The other part of me wants to give thirty the middle-finger and punch it in the face.
Why am I freaked out? Because thirty officially means "adult." It means that I should be owning a house and having babies, right? I should have a bigger 401K and some mutual funds, right? I should know what in the hell I want to be when I grow up, right???
Well too bad, thirty, 'cause I ain't got none 'a that.
These are the things I've been pondering over as I near this milestone year. And honestly, those are the things that make me feel a little skiddish about the whole deal. In my early twenties, I had those goals for myself and thought that by the time I was the-age-that-shall-not-be-named, I would have met and exceeded these youthful expectations.

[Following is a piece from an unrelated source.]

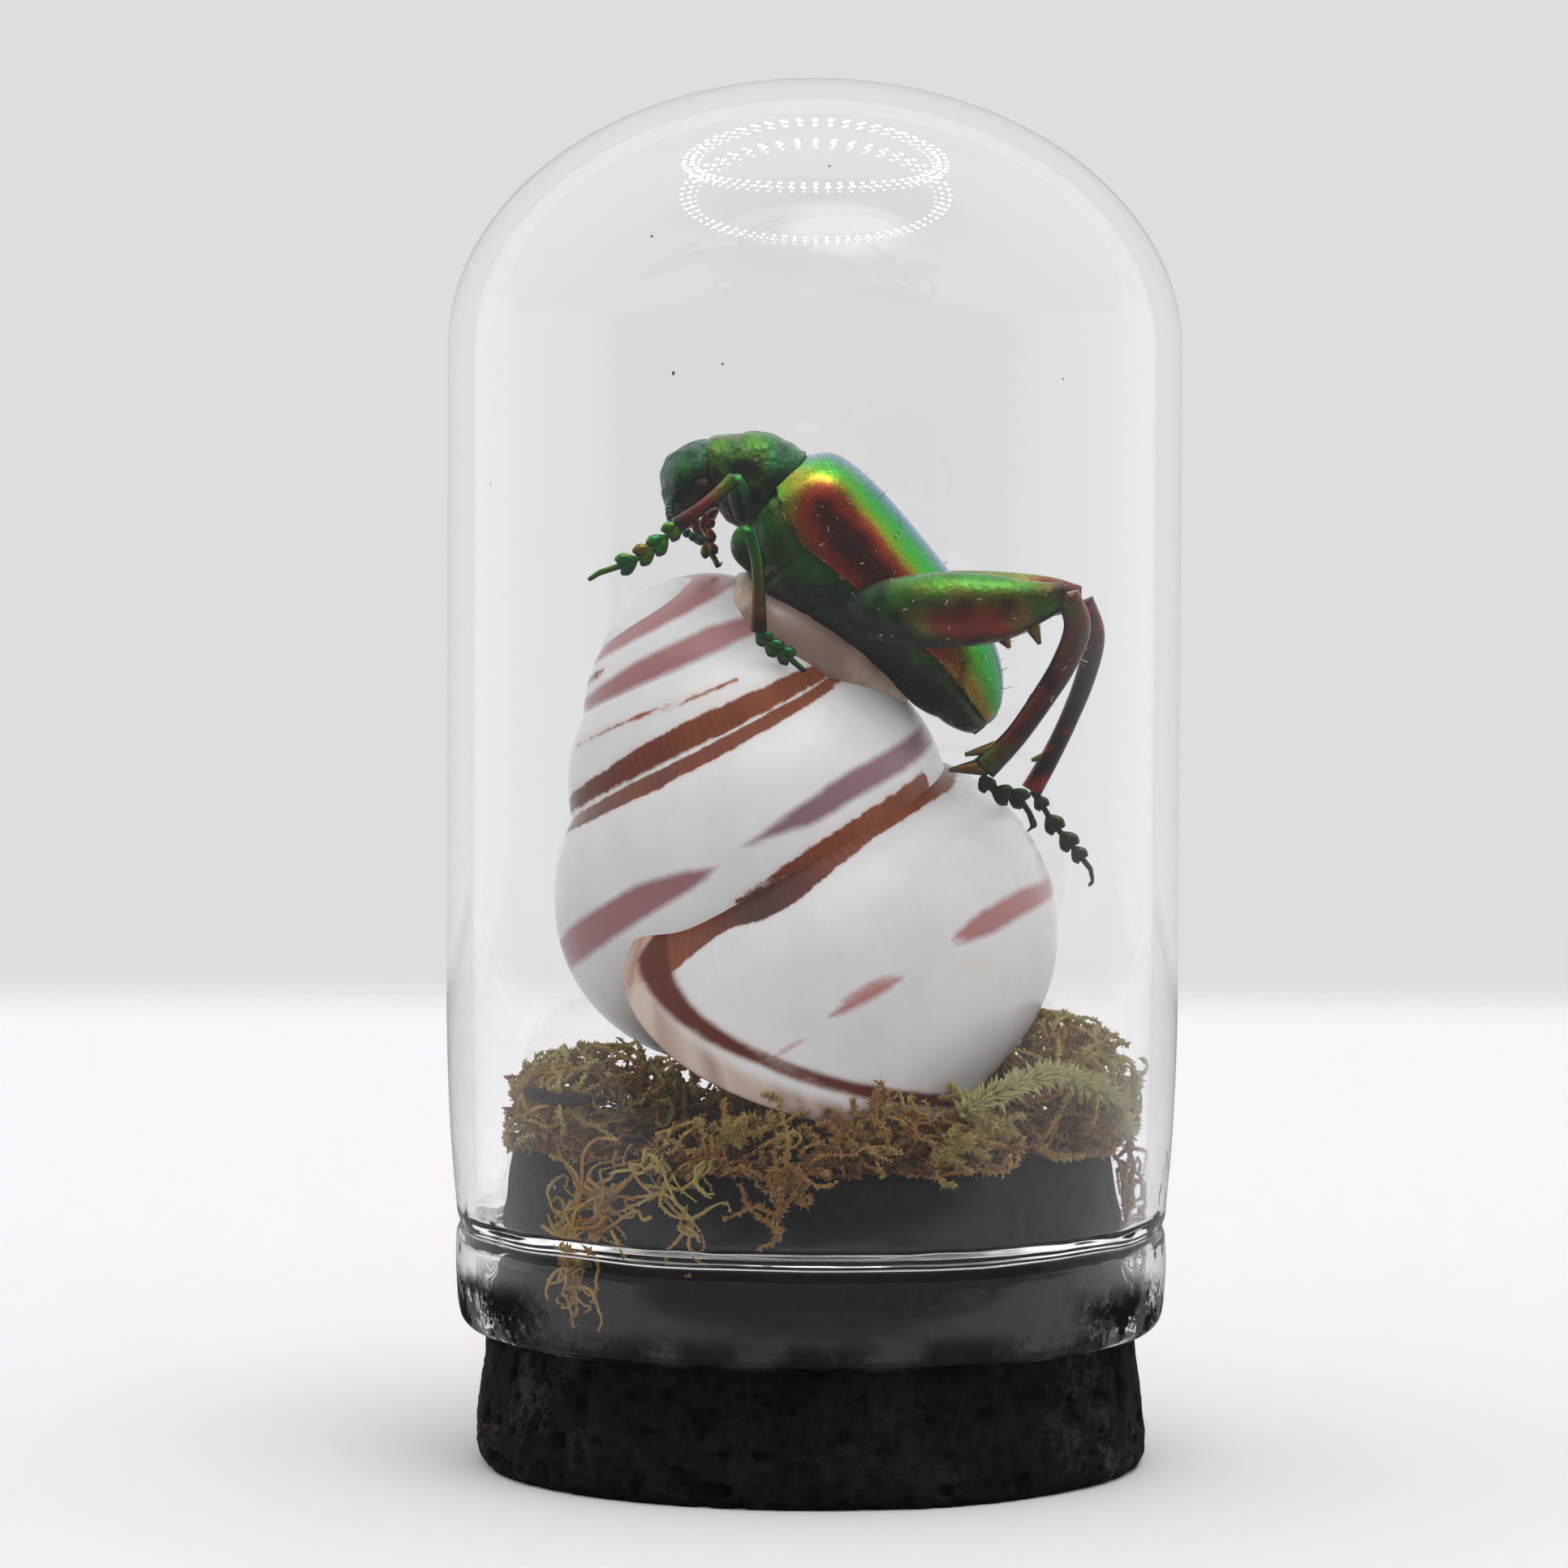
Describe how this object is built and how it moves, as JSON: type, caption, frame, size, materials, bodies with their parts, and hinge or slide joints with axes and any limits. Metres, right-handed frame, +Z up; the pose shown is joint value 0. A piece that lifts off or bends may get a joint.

So really, the anxiety and trepidation that I feel has all been brought on by...me. The reality is that thirty is going to come and go whether I'm "ready" for it or not. I look around and, sure, there are plenty of people my age who have things more figured out, and have some elements of the life that I want. But then again, there are plenty of people who are farther off from those goals than I was even a few years back.
I'm paraphrasing a bit, but I saw a quote recently that really got in my head:
I have stopped trying to find myself; I have started to create myself.
This year and next year and the year after, there will always be parts of my life that I cannot change or alter. There will be things that I want and cannot have. Goals that I set for myself and then fail miserably at achieving. But, I can't sit around and wait for things to suddenly be perfect. If I'm looking back wistfully and wishing for things in the future, life in the present is never going to be what I want it to be. Life at thirty and thirty-one and thirty-two will only be better if I decide that it will be better.
And so, I've decided. I'm okay with thirty. I'm okay with thirty-one. Bring it.